“REFERENDUM FARLOCCO, MILIONI BUTTATI”: INTERVISTA AL DON CHISCIOTTE DEL NO
ENZO DE BIASI ORGANIZZA INCONTRI PRO-ASTENSIONE: SOLO CONTRO 18 COMITATI PER IL SI’…. “IN ATTO UN’OPERA DI DISTRAZIONE DI MASSA”
“Certo che io sono favorevole all’autonomia del Veneto, ma questo referendum non ha senso”. Enzo De Biasi, 67 anni, nato in Argentina a Rosario di Santa Fe, nella città della stella del calcio Lionel Messi, e poi cresciuto in Italia, è il presidente del “Comitato Riscossa Civica Veneta contro il Referendum Farlocco”.
Un gruppo nato dall’iniziativa di cinque persone, amici di lunga data, “in grado – sottolinea De Biasi – di scrivere, leggere e far di conto”.
Competenze elementari, insomma, ma quanto basta per battersi controcorrente nella consultazione del 22 ottobre.

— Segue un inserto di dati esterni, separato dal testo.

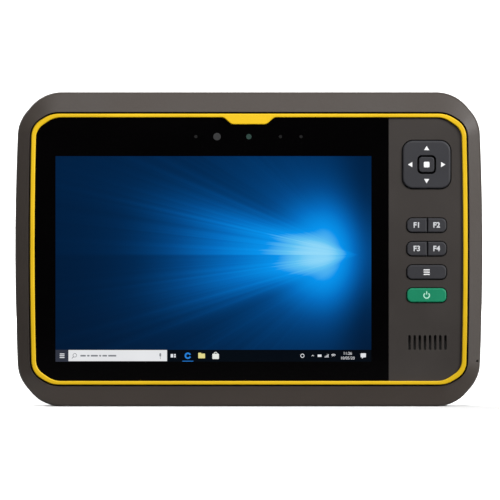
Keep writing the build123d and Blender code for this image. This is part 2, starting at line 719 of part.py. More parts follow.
def mount_inserts():
    """Threaded brass inserts flush with the cover."""
    return group([rod(INSERT_RADIUS, BACK_Y, COVER_BACK_Y, x, z)
                  - rod(INSERT_BORE, BACK_Y, COVER_BACK_Y, x, z) for x, z in pattern_places()])


def screw(shaft_radius, head_radius, tip_y, seat_y, head_height, x, z):
    """A hex-socket screw along Y with its head at the back."""
    body = rod(shaft_radius, tip_y, seat_y, x, z) + rod(head_radius, seat_y, seat_y + head_height, x, z)
    recess = plate(Pos(x, z) * RegularPolygon(head_radius * 0.5, 6),
                   seat_y + head_height * 0.4, seat_y + head_height)
    return body - recess


def case_screws():
    """Screws that hold the two halves of the case together."""
    return group([screw(SCREW_RADIUS, SCREW_HEAD, LEDGE_BACK_Y + 0.4, SCREW_HEAD_Y, 2.0, x, z)
                  for x, z in SCREW_PLACES])


def cover_screws():
    """Screws that hold the accessory cover."""
    return group([screw(1.2, 2.3, 8.0, COVER_BACK_Y - 2.0, 1.5, x, z)
                  for x, z in cover_screw_places()])


def door(name):
    """Port door that follows the curve of the side, with its hinge knuckle."""
    side = DOOR_SIDES[name]
    low, high = DOOR_SPANS[name]
    skin = plate(body_outline(), DOOR_FRONT_Y, DOOR_PIN_Y)
    skin -= plate(body_outline(DOOR_THICKNESS), DOOR_FRONT_Y, DOOR_PIN_Y)
    skin &= block(side * 100, side * (WIDTH / 2 + 1), DOOR_FRONT_Y, DOOR_PIN_Y, low, high)
    skin += rod_z(KNUCKLE_RADIUS, side * DOOR_PIN_X, DOOR_PIN_Y, low, high)
    return skin - rod_z(DOOR_PIN_RADIUS + 0.06, side * DOOR_PIN_X, DOOR_PIN_Y, low, high)


def door_pins():
    """Steel hinge pins of the two doors."""
    pins = []
    for name, side in DOOR_SIDES.items():
        low, high = DOOR_SPANS[name]
        pins.append(rod_z(DOOR_PIN_RADIUS, side * DOOR_PIN_X, DOOR_PIN_Y, low - 2.0, high + 2.0))
    return group(pins)


def socket_block(index):
    """The body of a socket, filling the space cut for it."""
    name, z, depth, height = socket_places()[index]
    side = DOOR_SIDES[name]
    return block(side * (PORT_BLOCK_X - 1), side * POCKET_FLOOR_X, 1.05 - depth / 2,
                 0.95 + depth / 2, z - height / 2 + 0.05, z + height / 2 - 0.05)


def usb_socket():
    """Data socket: an oblong mouth with a tongue."""
    z = socket_places()[0][1]
    body = socket_block(0)
    body -= block(-PORT_BLOCK_X - 1.5, -POCKET_FLOOR_X, -0.6, 2.6, z - 4.5, z + 4.5)
    return body + block(-PORT_BLOCK_X - 1.5, -POCKET_FLOOR_X + 0.6, 0.65, 1.35, z - 3.3, z + 3.3)


def headset_socket():
    """Round audio socket."""
    z = socket_places()[1][1]
    return socket_block(1) - rod_x(1.75, -PORT_BLOCK_X - 0.8, -POCKET_FLOOR_X, 1.0, z)


def power_inlet():
    """Charging inlet: a round well with a centre pin."""
    z = socket_places()[2][1]
    body = socket_block(2) - rod_x(2.75, PORT_BLOCK_X + 0.8, POCKET_FLOOR_X, 1.0, z)
    return body + rod_x(0.9, PORT_BLOCK_X + 0.4, POCKET_FLOOR_X - 0.8, 1.0, z)


def card_socket():
    """Push-in tray socket for the SIM and memory cards."""
    z = socket_places()[3][1]
    return socket_block(3) - block(PORT_BLOCK_X + 1, POCKET_FLOOR_X, 0.3, 1.7, z - 5.5, z + 5.5)


def docking_block():
    """Insulating block of the docking connector in the lower edge."""
    low = -HEIGHT / 2
    return block(-16.9, 16.9, -2.7, 5.1, low + 0.8, low + 5.0)


def docking_contacts():
    """Gold pads on the docking block."""
    low = -HEIGHT / 2
    return group([rod_z(1.2, -14.0 + 4.0 * index, 1.2, low + 0.4, low + 0.8)
                  for index in range(8)])


def rear_camera():
    """Camera module behind its window."""
    return rod(6.0, 2.0, 10.4, CAMERA_X, CAMERA_Z)


def camera_window():
    """Glass window and its bezel ring over the rear camera."""
    return rod(6.1, 10.5, BACK_Y + 0.4, CAMERA_X, CAMERA_Z)


def flash_lamp():
    """Flash beside the rear camera."""
    return rod(2.3, 8.4, BACK_Y + 0.2, CAMERA_X + 12.5, CAMERA_Z)


def lug_places():
    """Centres of the strap lugs."""
    return [(i * LUG_X, j * LUG_Z) for i in (-1, 1) for j in (-1, 1)]


def strap_lugs():
    """Pairs of ears at the back's corners that hold the strap bars."""
    ears = []
    ear_radius = BACK - BAR_Y
    for x, z in lug_places():
        for side in (-1, 1):
            inner = x + side * (LUG_HALF - EAR_WIDTH)
            outer = x + side * LUG_HALF
            ear = block(inner, outer, BACK_Y, BAR_Y, z - ear_radius, z + ear_radius)
            ear += rod_x(ear_radius, inner, outer, BAR_Y, z)
            ears.append(ear - rod_x(BAR_RADIUS + 0.02, inner, outer, BAR_Y, z))
    return group(ears)


def strap_bars():
    """Steel bars that a hand or neck strap loops round."""
    return group([rod_x(BAR_RADIUS, x - LUG_HALF, x + LUG_HALF, BAR_Y, z)
                  for x, z in lug_places()])


def rear_pads():
    """Rubber pads that the collector lies on."""
    pads = []
    for x in (-PAD_X, PAD_X):
        for z in (-PAD_Z, PAD_Z):
            pad = plate(rounded(x, z, 15.0, 8.0, 3.0), BACK_Y, BACK)
            rim = [edge for edge in pad.edges() if abs(edge.center().Y - BACK) < 0.01]
            pads.append(fillet(rim, 0.8))
    return group(pads)


def stylus():
    """Pen in its silo: a round barrel, a collar and a soft tip."""
    top = STYLUS_TOP
    barrel = rod_z(STYLUS_RADIUS, STYLUS_X, STYLUS_Y, top - STYLUS_LENGTH + 14, top)
    tip_base = MID_Z + top - STYLUS_LENGTH + 14
    tip = Pos(STYLUS_X, STYLUS_Y, tip_base - 7) * Cone(1.4, STYLUS_RADIUS, 14)
    return barrel + tip


# ---------------------------------------------------------------- all nodes
def all_nodes():
    """Every node of the collector by name."""
    return {
        "front_bumper": front_bumper(),
        "trim_ring": trim_ring(),
        "cover_glass": cover_glass(),
        "fascia": fascia(),
        "glass_seal": glass_seal(),
        "lcd_panel": lcd_panel(),
        "backlight": backlight(),
        "lcd_frame": lcd_frame(),
        "front_camera": front_camera(),
        "light_sensor": light_sensor(),
        "indicator_leds": indicator_leds(),
        "dpad": dpad(),
        "dpad_pivot": dpad_pivot(),
        "dpad_base": dpad_base(),
        "select_key": select_key(),
        "f1_key": split_key(0, 0),
        "f2_key": split_key(0, 1),
        "f3_key": split_key(1, 0),
        "f4_key": split_key(1, 1),
        "menu_key": whole_key(MENU_Z),
        "power_key": whole_key(POWER_Z),
        "key_domes": key_domes(),
        "key_mat": key_mat(),
        "keypad_board": keypad_board(),
        "speaker_mesh": speaker_mesh(),
        "speaker": speaker(),
        "microphone": microphone(),
        "mid_frame": mid_frame(),
        "main_board": main_board(),
        "shield_cans": shield_cans(),
        "radio_module": radio_module(),
        "antennas": antennas(),
        "display_cable": display_cable(),
        "housing_seal": housing_seal(),
        "rear_housing": rear_housing(),
        "battery_left": battery(-1),
        "battery_right": battery(1),
        "battery_contacts": battery_contacts(),
        "latch_left": latch(-1),
        "latch_right": latch(1),
        "accessory_cover": accessory_cover(),
        "mount_inserts": mount_inserts(),
        "case_screws": case_screws(),
        "cover_screws": cover_screws(),
        "door_left": door("left"),
        "door_right": door("right"),
        "door_pins": door_pins(),
        "usb_socket": usb_socket(),
        "headset_socket": headset_socket(),
        "power_inlet": power_inlet(),
        "card_socket": card_socket(),
        "docking_block": docking_block(),
        "docking_contacts": docking_contacts(),
        "rear_camera": rear_camera(),
        "camera_window": camera_window(),
        "flash_lamp": flash_lamp(),
        "strap_lugs": strap_lugs(),
        "strap_bars": strap_bars(),
        "rear_pads": rear_pads(),
        "stylus": stylus(),
    }


if __name__ == "__main__":
    os.makedirs("parts", exist_ok=True)
    for node, shape in all_nodes().items():
        export_step(shape, f"parts/{node}.step")
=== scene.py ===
"""Looks of a rugged field data collector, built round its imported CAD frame.

Metres, in the frame's own axes: +X to the right of the display, +Y to the back, +Z up.
"""
import json
import math

import bmesh
import bpy
from mathutils import Matrix, Vector


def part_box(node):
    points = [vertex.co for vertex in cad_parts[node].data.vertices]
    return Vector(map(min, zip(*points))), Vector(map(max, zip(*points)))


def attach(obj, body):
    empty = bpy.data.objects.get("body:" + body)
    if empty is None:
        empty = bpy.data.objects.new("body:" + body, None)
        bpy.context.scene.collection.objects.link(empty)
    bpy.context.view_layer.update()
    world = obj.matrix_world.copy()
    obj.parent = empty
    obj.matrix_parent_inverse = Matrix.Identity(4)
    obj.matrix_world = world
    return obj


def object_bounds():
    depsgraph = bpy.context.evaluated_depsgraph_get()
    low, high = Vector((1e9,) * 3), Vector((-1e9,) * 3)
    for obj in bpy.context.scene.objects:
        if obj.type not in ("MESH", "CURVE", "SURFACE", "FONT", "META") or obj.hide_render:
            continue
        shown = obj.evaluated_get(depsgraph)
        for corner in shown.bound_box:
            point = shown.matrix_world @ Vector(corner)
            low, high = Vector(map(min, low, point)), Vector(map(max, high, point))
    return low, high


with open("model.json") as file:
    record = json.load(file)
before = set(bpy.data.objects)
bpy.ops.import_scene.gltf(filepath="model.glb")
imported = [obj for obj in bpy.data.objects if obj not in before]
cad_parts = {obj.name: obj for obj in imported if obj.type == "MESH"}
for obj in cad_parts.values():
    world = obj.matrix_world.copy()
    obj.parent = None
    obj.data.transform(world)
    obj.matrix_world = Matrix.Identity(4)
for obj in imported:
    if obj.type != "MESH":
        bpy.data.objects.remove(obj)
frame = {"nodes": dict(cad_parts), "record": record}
CAD_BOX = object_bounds()
NODES = frame["nodes"]
MM = 0.001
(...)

In Veneto a favore del Sì sono sorti ben 18 comitati, oltre allo schieramento quasi unanime delle forze politiche.
“Ma la voglia di autonomia qui non è quella catalana – dice De Biasi – I veneti vogliono solo più risorse e per questo non serve un referendum”.
Ex dirigente della pubblica amministrazione ora in pensione, un passato da attivista nella Dc, il Don Chisciotte del No è deciso a battersi in questi ultimi dieci giorni di campagna per convincere i suoi concittadini veneti a smarcarsi dalla “dittatura” del Sì.
Signor De Biasi, cosa l’ha spinta a mobilitarsi pressochè da solo
“Il fatto che sia un referendum farlocco. Ciò che il Veneto potrà ottenere con il voto non è niente di più e niente di meno di ciò che avrebbe potuto ottenere trattando con il Governo. Per quale motivo, se posso avere una cosa gratis, devo pagarla? Si tratta di milioni di euro. Ad esempio l’Emilia Romagna per avere una maggiore autonomia ha scelto la via del dialogo con il Governo, senza che ci fosse la necessità di indire un referendum”.
Lei ha scritto una lettera al governatore Zaia e una al gruppo regionale dei Cinquestelle. Ha ricevuto risposta?
“No, nessuna risposta. Abbiamo una classe politica che è del tutto inadeguata, incapace di affrontare il problema complesso. Questo referendum è quello che classicamente si potrebbe definire un’opera di distrazione di massa che serve a coprire il loro fallimento, in particolare sulle banche venete. Stanno cercando di ottenere una legittimazione popolare parlando alla pancia degli elettori”.
Però lei pure è favorevole ad una maggiore autonomia per il Veneto, vero?
“Su alcune materie sì, serve più autonomia, ma bisogna capire come e quando viene accompagnata da risorse durature nel tempo. Tutto ciò si può ottenere anche senza la spesa del referendum. Nel 2008 quando si formò il IV governo Berlusconi, erano ministri Bossi, Calderoli, Maroni e lo stesso Zaia, il cuore della Lega. Eppure allora, che le condizioni erano ottimali, l’esecutivo ha comunque respinto la richiesta veneta di avere maggiori attribuzioni. Su questo dobbiamo interrogarci”.
Negli incontri che avete organizzato, siete mai stati contestati?
“No. Molte persone sono favorevoli al referendum perchè è stata fatta un’opera di pubblicità ingannevole, e sono disinformati. Ma quando gli spieghiamo la situazione, capiscono e cambiano idea. Chiedere se si vuole maggiore autonomia per il Veneto è come chiedere se si vuol bene alla mamma. La risposta è sì. Quello che non viene detto è che sui quesiti posti nel referendum c’è stata una sentenza della Consulta che ne ha dichiarati incostituzionali 4 su 5, svuotandoli di fatto di significato. Noi siamo una Regione a statuto ordinario ed ogni decisione deve comunque passare dal tavolo delle trattative con il Governo. Per questo non andrò a votare, è un referendum farlocco, inutile e costoso”.